- 2 years ago
Hi all. Long time lurker here and I could really use your advise. Sorry for the long read!
The ex-boyfriend of 3 years left me almost seven months ago, after a lot of doubts on his part and two prior breaks (initiated by him).
He’s a good man and we had a good life, but he’s also the person that has trouble making decisions and basically doubts the big aspects of his life (scared to make a wrong turn). So when the relationship would hit a rough patch, he’d enter a cycle of doubt and wasn’t sure if he wanted to be with me, if we wanted the same things in life etc. But to be fair, I have made mistakes myself. At times I was closed off and wasn’t always emotionally available to him, especially after the first break (lost trust etc.). Also, (obviously) our communication wasn’t great.

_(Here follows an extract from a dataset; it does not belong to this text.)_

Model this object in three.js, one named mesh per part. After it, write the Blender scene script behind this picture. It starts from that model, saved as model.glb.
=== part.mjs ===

After his doubt-cycle #3 or 4 and the sudden death of my best friend (heart attack), I just couldn’t deal with his doubts anymore and just kind of emotionally left the relationship I guess. It was just too much. He dumped me. I felt sick, but I was also just so tired from everything. It was time to think of myself and mourn the loss of my dear friend.

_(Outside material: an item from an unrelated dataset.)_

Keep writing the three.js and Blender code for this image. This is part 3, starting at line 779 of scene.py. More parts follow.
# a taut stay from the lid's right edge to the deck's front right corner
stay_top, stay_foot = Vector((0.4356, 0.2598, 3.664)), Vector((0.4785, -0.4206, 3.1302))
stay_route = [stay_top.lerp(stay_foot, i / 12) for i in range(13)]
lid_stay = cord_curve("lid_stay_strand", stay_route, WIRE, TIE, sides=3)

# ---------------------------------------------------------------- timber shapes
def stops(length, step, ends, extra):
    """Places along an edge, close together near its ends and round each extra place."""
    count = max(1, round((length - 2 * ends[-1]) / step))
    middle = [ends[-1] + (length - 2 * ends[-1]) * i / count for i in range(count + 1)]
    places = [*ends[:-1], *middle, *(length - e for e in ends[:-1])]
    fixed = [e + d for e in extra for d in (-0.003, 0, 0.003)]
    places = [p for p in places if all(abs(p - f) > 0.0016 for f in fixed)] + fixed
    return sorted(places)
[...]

After a month of no contact, the ex called and asked if we could talk. He told me he still wanted to be alone to think/heal whatever, but wanted to see me every few weeks to see where we were in the break-up in order to stay connected in a way. I agreed, but told him I would stop if it made more sad.

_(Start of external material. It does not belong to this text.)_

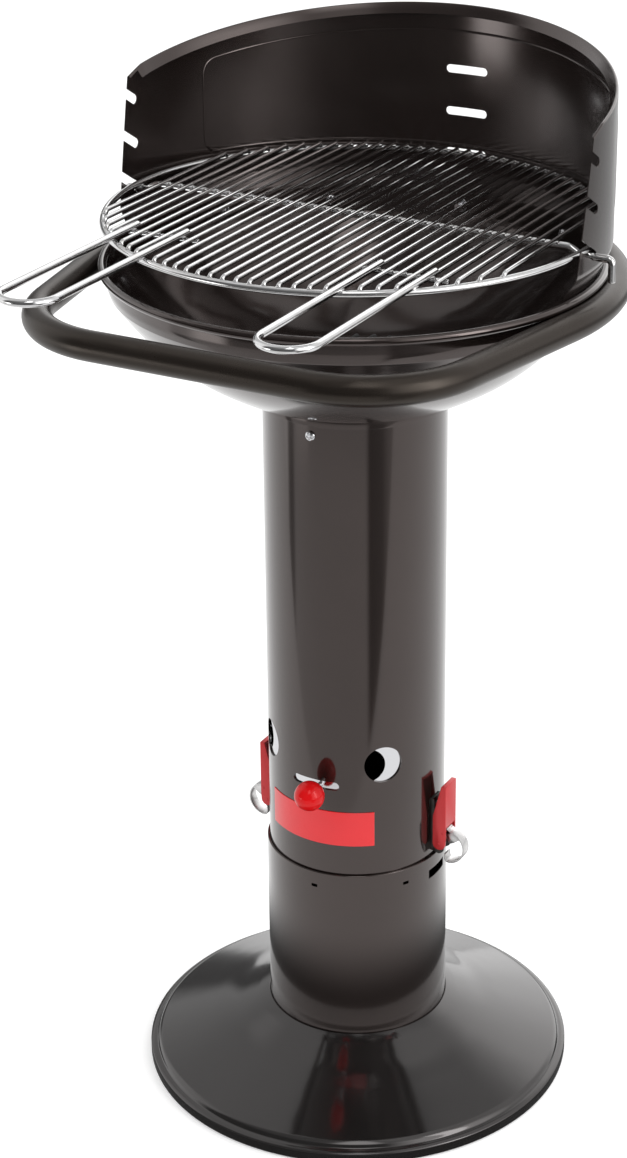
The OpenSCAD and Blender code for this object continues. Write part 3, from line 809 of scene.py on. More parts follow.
ENAMEL = Finish(
    "black_enamel", "enamel", (0.0105, 0.0074, 0.0066), (0.0078, 0.0055, 0.0049), 0.13,
    coat=Coat.ENAMEL, coat_roughness=0.08, tint=(1.0, 0.70, 0.62), rough_spread=0.03,
    wave=170.0, wave_height=0.000008, fleck=0.06,
)
FOOT_ENAMEL = replace(
    ENAMEL, name="foot_enamel", base=(0.009, 0.0084, 0.0083), shade=(0.0066, 0.0061, 0.006),
    tint=(1.0, 0.9, 0.88), wave=26.0, wave_height=0.00016,
)
HEATED_ENAMEL = replace(ENAMEL, name="heated_enamel", roughness=0.22, coat_roughness=0.17)
SATIN_BLACK = Finish(
    "satin_black_paint", "satin_black", (0.0105, 0.0078, 0.0064), (0.008, 0.006, 0.005), 0.3,
    tint=(1.0, 0.86, 0.74), wave=600.0, wave_height=0.000004,
)
CHROME = Finish(
    "plated_wire", "chrome_wire", (0.80, 0.80, 0.81), (0.68, 0.67, 0.66), 0.12, metal=1.0,
    wave=420.0, wave_height=0.00002, rough_spread=0.1, slow=60.0,
)
ZINC = Finish(
    "bright_steel", "bright_steel", (0.78, 0.77, 0.76), (0.62, 0.61, 0.61), 0.2, metal=1.0,
    wave=350.0, wave_height=0.00001, slow=90.0, rough_spread=0.12,
)
# Steel darkened nearly to black for the latches' brackets: painted shade, for the shade that falls
# between lever and pillar.
DULL_STEEL_PAINTED_SHADE = replace(
    ZINC, name="dull_steel_painted_shade", base=(0.10, 0.095, 0.09), shade=(0.06, 0.057, 0.055), roughness=0.34
)
SPRING_STEEL = replace(ZINC, name="spring_steel", base=(0.86, 0.85, 0.84), roughness=0.3)
RED_ENAMEL = Finish(
    "red_enamel", "red_enamel", (0.70, 0.012, 0.017), (0.58, 0.009, 0.014), 0.3,
    coat=Coat.ENAMEL, coat_roughness=0.1, tint=(1.0, 0.3, 0.3), wave=240.0, wave_height=0.00001,
)
# A lighter copy of the red enamel for the front plate: painted light, for the light that falls on the
# plate from the right.
PLATE_ENAMEL_PAINTED_LIGHT = replace(
    RED_ENAMEL, name="plate_enamel_painted_light", base=(0.80, 0.016, 0.023), shade=(0.72, 0.014, 0.02)
)
RED_PLASTIC = Finish(
    "red_gloss_plastic", "red_plastic", (0.66, 0.006, 0.008), (0.58, 0.005, 0.007), 0.09,
    tint=(1.0, 0.5, 0.5), wave=90.0, wave_height=0.000006,
)
BLACK_PLASTIC = Finish(
    "black_plastic", "black_plastic", (0.018, 0.017, 0.017), (0.012, 0.012, 0.012), 0.5,
    wave=700.0, wave_height=0.00002,
)
DARK_WIRE = Finish(
    "dark_wire", "dark_wire", (0.05, 0.047, 0.045), (0.03, 0.028, 0.027), 0.45, metal=0.6,
    wave=300.0, wave_height=0.00004,
)


def finish_piece(
    obj: bpy.types.Object, finish: Finish, body: Body | None, replaced: tuple[str, ...] = ()
) -> bpy.types.Object:
    """Gives a piece its material, its body and the frame nodes it stands for.

    Args:
        obj: the piece.
        finish: its finish.
        body: the body it rides on.
        replaced: frame nodes that it stands for.

    Returns:
        The same piece.
    """
    obj.data.materials.clear()
    obj.data.materials.append(finish.material())
    if body is not None:
        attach(obj, body.value)
    if replaced:
        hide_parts(*replaced)
    log.info("piece %s: %d faces", obj.name, len(obj.data.polygons))
    return obj


# Sub-assemblies


@dataclass
class Foot:
    """The foot: a cone of sheet with a collar that grips the lower tube and a rolled hem.

    cone_line gives the cone's (radius, height). hem_line and hem_inside give the hem's outer and
    inner side as (distance inside the hem's radius, height). The underside follows the first
    hem_shared points of the rounded hem.
    """

    tube_radius: float = 84.0
    play: float = 0.05
    hem_radius: float = 200.5
    collar_top: float = 62.0
    collar_low: float = 35.0
    collar_lip: Points = ((0.0, -1.0), (1.15, -0.7))
    collar_corner: float = 0.8
    hem_corner: float = 1.4
    sheet: float = 1.4
    cone_line: Points = (
        (94.0, 57.4), (104.0, 52.4), (120.0, 44.6), (140.0, 36.6), (160.0, 28.9), (178.0, 22.1),
        (190.0, 17.6),
    )
    hem_line: Points = (
        (10.5, 17.6), (7.9, 15.4), (6.3, 12.4), (3.3, 12.0), (0.1, 10.4), (0.0, 1.2), (2.6, 0.0),
        (6.4, 0.0), (7.2, 2.6),
    )
    hem_inside: Points = ((6.0, 3.6), (2.2, 3.4), (1.9, 8.6), (3.5, 10.4))
    hem_shared: int = 12

    def from_hem(self, line: Points) -> Array:
        """A line measured from the hem's radius inward, as (radius, height)."""
        return np.array([self.hem_radius, 0.0]) + np.array(line) * [-1.0, 1.0]

    def build(self) -> None:
        """Makes the foot and puts it on the base."""
        bore = self.tube_radius + self.play
        lip = np.array(self.collar_lip) + [bore, self.collar_top]
        fold = fillet(
            np.concatenate([[[bore, self.collar_low]], lip, [self.cone_line[0]]]),
            self.collar_corner, 6, closed=False,
        )
        cone = smooth_line(np.array(self.cone_line), 60)
        slope = np.concatenate([fold[:-1], cone[:-1]])
        hem = fillet(self.from_hem(self.hem_line), self.hem_corner, 4, closed=False)
        under = shifted(np.concatenate([slope, hem[: self.hem_shared]]), -self.sheet)
        section = np.concatenate([slope, hem, self.from_hem(self.hem_inside), under[::-1]])
        obj = mesh_object("foot", revolved(section, FINE_AROUND))
        finish_piece(obj, FOOT_ENAMEL, Body.BASE, ("foot_pan",))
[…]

We would see each other every few weeks, have dinner and talk. Sometimes I would spend the night, but we would not kiss or have any other physical intimacy. During this time he kept saying he loved me, but was still unsure and it was better for him to spend some time by himself etc.
And then I met someone else after a few months and started to develop feelings. We casually dated for a while and things got serious this past month and a half. I told the ex (whom I had not been seeing anymore) about it, because I felt like that was the mature thing to do. The ex told me that he had short fling with someone else for a few weeks, but ended it because he’s still in love with me. Now, a few weeks later, the ex is FREAKING OUT and is begging me to come back to him. He was crying and says he’s changed, that he felt like we were working on things, that he can’t believe that I’ve moved on, that I also had part in the break-up, that he knows what he wants now, that this was his wake up call and that he will never leave me again. I told him it was too late now and that he should leave me alone. He’s swearing that he was already planning to talk to me about getting back together before I broke the new guy-news to him, but I just don’t buy it. I have told the new guy about all of this this and I’m being 100% honest with him.
When I got home I cried my eyes out. I absolutely adore the new boyfriend, but I’m very sad because it’s hard to walk away from someone when there is all this history. In the last few months before the break up and the months after, I wanted my ex to say these things to me so bad, but he didn’t. And now, when I turn the tables and tell him I’ve moved on, he starts fighting for me. He’s a very good and kind man and I still care a lot for him, but the trust is gone and I’m in love with someone else now. He just took too long.
Am I making a terrible decision by sticking to my guns and staying with the new boyfriend? Thanks for reading girls.